An arbitration agreement needs to be signed by the parties. The agreement may be in the form of a signed document by both the parties containing all the terms or it may also be a signed document by one party which contains the terms and an acceptance signed by the other party. It will suffice if one party puts his signature in the written submission and the other party accepts it.
Attributes of an Arbitration Agreement
The Hon’ble Supreme Court in a judgment in a landmark case held that the following attributes must be present in an arbitration agreement:
The arbitration agreement must contemplate that the decision of the tribunal will be binding on the parties to the agreement.
That the jurisdiction of the tribunal to decide the rights of the parties must derive from their consent, or from an order of the Court or from a statute, the terms of which make it clear that the process is to be arbitration.
The agreement must contemplate that substantive rights of the parties will be determined by the arbitration tribunal.
That the tribunal will determine the rights of the parties in an impartial and judicial manner with the tribunal being fair and equal to both sides.
The agreement of the parties to refer their disputes to the decision of the tribunal must be intended to be enforceable in law.
The agreement must contemplate that the tribunal will make a decision upon a dispute which is already formulated at the time when a reference is made to the tribunal.
Points To Remember While Drafting Arbitration Agreement
Seat of Arbitration – This clause specifies the seat or place of arbitration. The seat of arbitration determines the procedural laws that govern the arbitration procedure. It need not be the same as the place of hearings. Seat of arbitration is considered to be a place where arbitrations are held even if the place of hearings differ. Place of hearings don’t by any means affect the chosen seat of arbitration.
Procedure for Appointing Arbitrators – Section 11 of the Arbitration and Conciliation Act talks about the appointment of arbitrators. It provides that a person of any nationality may be appointed as an arbitrator, unless otherwise agreed by the parties. The parties are free to agree on a procedure for appointing the arbitrator(s). If the parties fail to reach an agreement, in an arbitration with 3 arbitrators, each party shall appoint one arbitrator, and the two arbitrators shall thereafter appoint a third arbitrator, who shall be the presiding arbitrator. The appointment of parties may be by the parties themselves, or by the designated authority or by the arbitral institutions. In places where the dispute involves international commercial transaction, then the arbitrator to be appointed shall not be of the same nationality as the parties to the dispute.

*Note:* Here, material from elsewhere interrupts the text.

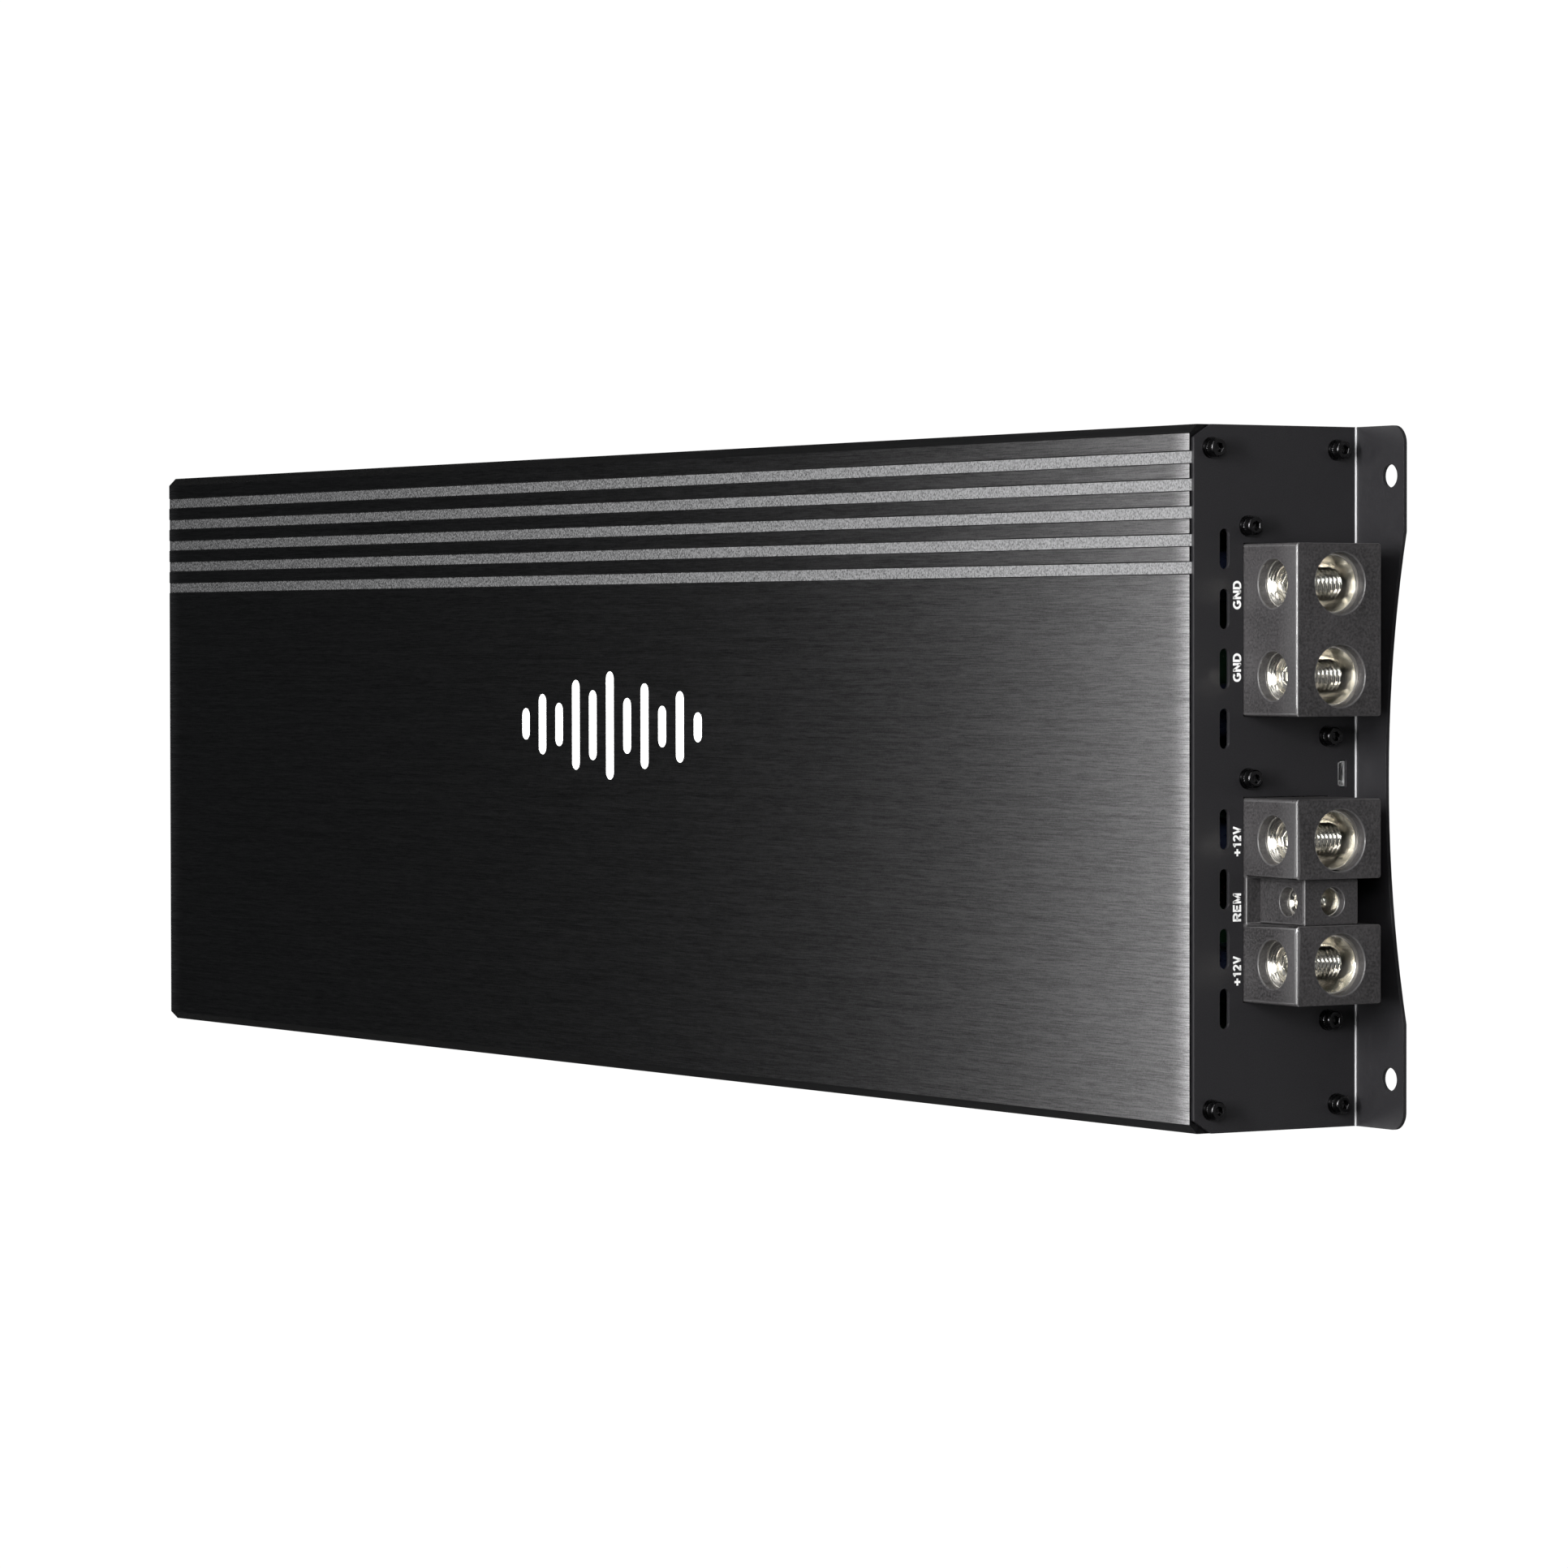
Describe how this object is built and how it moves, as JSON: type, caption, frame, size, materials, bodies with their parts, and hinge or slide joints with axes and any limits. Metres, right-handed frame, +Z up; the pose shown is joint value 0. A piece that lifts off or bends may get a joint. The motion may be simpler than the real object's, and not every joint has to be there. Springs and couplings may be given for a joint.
{
  "type": "car audio amplifier",
  "caption": "Long flat car audio amplifier in an extruded shell, with clamp terminals, signal jacks, control knobs and end flanges for bolting down.",
  "frame": {"origin": "centre of the footprint on the mounting plane", "axes": "+X towards the power terminals, +Y towards the grooved long edge, +Z up through the brushed face"},
  "size_m": [0.7308, 0.21, 0.062],
  "materials": {
    "anodised_shell": "brushed, black anodised",
    "coated_panel": "satin black powder coat",
    "base_coat": "satin black",
    "black_screw": "black oxide",
    "housing_plastic": "fine moulded texture",
    "plated_block": "nickel plated",
    "plated_screw": "nickel plated",
    "bright_steel": "bright",
    "gilt": "gold plated",
    "black_plastic": "moulded",
    "white_plastic": "glossy",
    "red_plastic": "glossy",
    "lens_white": "translucent diffuser",
    "led_blue": "clear",
    "led_red": "clear",
    "board_green": "solder mask",
    "board_white": "solder mask",
    "ferrite": "sintered",
    "powder_core": "painted",
    "copper": "enamelled wire",
    "can_sleeve": "sleeved",
    "pad_silicone": "soft",
    "nylon": "moulded",
    "bare_aluminium": "bare"
  },
  "bodies": {
    "root": {"heatsink_shell": "anodised_shell", "base_plate": "base_coat", "power_end_panel": "coated_panel", "signal_end_panel": "coated_panel", "panel_screws": "black_screw", "panel_washers": "black_screw", "panel_spring_washers": "black_screw", "base_plate_screws": "black_screw", "emblem_lens": "lens_white", "emblem_led_board": "board_white", "gnd_terminal_housing": "housing_plastic", "gnd_terminal_block": "plated_block", "positive_terminal_housing": "housing_plastic", "positive_terminal_blocks": "plated_block", "remote_terminal_housing": "housing_plastic", "remote_terminal_block": "plated_block", "usb_port_shell": "bright_steel", "usb_port_tongue": "black_plastic", "speaker_terminal_housing": "housing_plastic", "speaker_terminal_blocks": "plated_block", "rca_jack_body": "black_plastic", "rca_jack_shells": "gilt", "rca_inserts_white": "white_plastic", "rca_inserts_red": "red_plastic", "level_remote_port": "black_plastic", "control_board": "board_green", "control_pots": "black_plastic", "switch_bodies": "bright_steel", "power_led": "led_blue", "protect_led": "led_red", "main_board": "board_green", "board_spacers": "nylon", "board_screws": "bright_steel", "transformer_cores": "ferrite", "transformer_windings": "copper", "output_inductor_cores": "powder_core", "output_inductor_windings": "copper", "supply_capacitors": "can_sleeve", "rail_capacitors": "can_sleeve", "transistors": "black_plastic", "thermal_pads": "pad_silicone", "clamp_bars": "bare_aluminium", "clamp_screws": "bright_steel", "driver_board": "board_green", "signal_ribbon": "nylon"},
    "gnd_set_screw_1": {"gnd_set_screw_1": "plated_screw"},
    "gnd_set_screw_2": {"gnd_set_screw_2": "plated_screw"},
    "positive_set_screw_1": {"positive_set_screw_1": "plated_screw"},
    "positive_set_screw_2": {"positive_set_screw_2": "plated_screw"},
    "remote_set_screw": {"remote_set_screw": "plated_screw"},
    "speaker_set_screw_1": {"speaker_set_screw_1": "plated_screw"},
    "speaker_set_screw_2": {"speaker_set_screw_2": "plated_screw"},
    "speaker_set_screw_3": {"speaker_set_screw_3": "plated_screw"},
    "speaker_set_screw_4": {"speaker_set_screw_4": "plated_screw"},
    "phase_slider": {"phase_slider": "white_plastic"},
    "link_slider": {"link_slider": "white_plastic"},
    "level_knob": {"level_knob": "black_plastic"},
    "lowpass_knob": {"lowpass_knob": "black_plastic"},
    "subsonic_knob": {"subsonic_knob": "black_plastic"},
    "boost_knob": {"boost_knob": "black_plastic"}
  },
  "joints": [
    {"name": "gnd_set_screw_1_travel", "type": "slide", "parent": "root", "child": "gnd_set_screw_1", "axis": [0, 0, 1], "range_m": [-0.0006, 0.0145]},
    {"name": "gnd_set_screw_2_travel", "type": "slide", "parent": "root", "child": "gnd_set_screw_2", "axis": [0, 0, 1], "range_m": [-0.0006, 0.0145]},
    {"name": "positive_set_screw_1_travel", "type": "slide", "parent": "root", "child": "positive_set_screw_1", "axis": [0, 0, 1], "range_m": [-0.0006, 0.0145]},
    {"name": "positive_set_screw_2_travel", "type": "slide", "parent": "root", "child": "positive_set_screw_2", "axis": [0, 0, 1], "range_m": [-0.0006, 0.0145]},
    {"name": "remote_set_screw_travel", "type": "slide", "parent": "root", "child": "remote_set_screw", "axis": [0, 0, 1], "range_m": [-0.0009, 0.0065]},
    {"name": "speaker_set_screw_1_travel", "type": "slide", "parent": "root", "child": "speaker_set_screw_1", "axis": [0, 0, 1], "range_m": [-0.0019, 0.0072]},
    {"name": "speaker_set_screw_2_travel", "type": "slide", "parent": "root", "child": "speaker_set_screw_2", "axis": [0, 0, 1], "range_m": [-0.0019, 0.0072]},
    {"name": "speaker_set_screw_3_travel", "type": "slide", "parent": "root", "child": "speaker_set_screw_3", "axis": [0, 0, 1], "range_m": [-0.0019, 0.0072]},
    {"name": "speaker_set_screw_4_travel", "type": "slide", "parent": "root", "child": "speaker_set_screw_4", "axis": [0, 0, 1], "range_m": [-0.0019, 0.0072]},
    {"name": "phase_slider_travel", "type": "slide", "parent": "root", "child": "phase_slider", "axis": [0, 1, 0], "range_m": [0, 0.003]},
    {"name": "link_slider_travel", "type": "slide", "parent": "root", "child": "link_slider", "axis": [0, 1, 0], "range_m": [0, 0.003]},
    {"name": "level_knob_turn", "type": "hinge", "parent": "root", "child": "level_knob", "pos_m": [-0.3392, 0.043, 0.041], "axis": [-1, 0, 0], "range_deg": [-140, 140]},
    {"name": "lowpass_knob_turn", "type": "hinge", "parent": "root", "child": "lowpass_knob", "pos_m": [-0.3392, 0.027, 0.041], "axis": [-1, 0, 0], "range_deg": [-140, 140]},
    {"name": "subsonic_knob_turn", "type": "hinge", "parent": "root", "child": "subsonic_knob", "pos_m": [-0.3392, 0.011, 0.041], "axis": [-1, 0, 0], "range_deg": [-140, 140]},
    {"name": "boost_knob_turn", "type": "hinge", "parent": "root", "child": "boost_knob", "pos_m": [-0.3392, -0.005, 0.041], "axis": [-1, 0, 0], "range_deg": [-140, 140]}
  ]
}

Language of Arbitration – It is important to mention the language of arbitration in the agreement itself. Especially, in a country like ours, where Hindi and English aren’t the only two languages spoken, it would get very difficult to decide and settle the disputes. Choosing the language of arbitration is also very cost effective, because it would save you from paying exorbitant fees to the translators.
Number and Qualifications of Arbitrators – According to Section 10 of the Arbitration and Conciliation Act of 1996, parties can determine the number of arbitrators, provided that the number is an odd number. Failing to determine the no. of arbitrators, the arbitral tribunal shall consist of a sole arbitrator.
Type of Arbitration – Parties can choose between Institutional or Ad hoc arbitrations. If the parties choose the former, then they have to be bound by the rules of the arbitration institutions. All these institutions have their own set of rules for arbitration and these rules would be applicable to arbitral proceedings conducted by them. Whereas, in case of Ad-hoc arbitrations, arbitrations are both agreed to and arranged by the parties themselves. No help is sought from the arbitral institutions in Ad-hoc arbitrations.
Governing Law – This is the law that governs the main point of contention between the parties to a dispute. It is even known as the substantive law. The parties should mention the law they want to be governed by, failing which may give way to disputes in the future.
Name and Address of the Arbitration Institution – If the parties to the dispute are referring their disputes to an arbitration centre, then it is pertinent that they mention the name and address of the arbitration facility in clear and unambiguous words. Such inadvertent mistakes can lead to the nullification of the arbitration clause.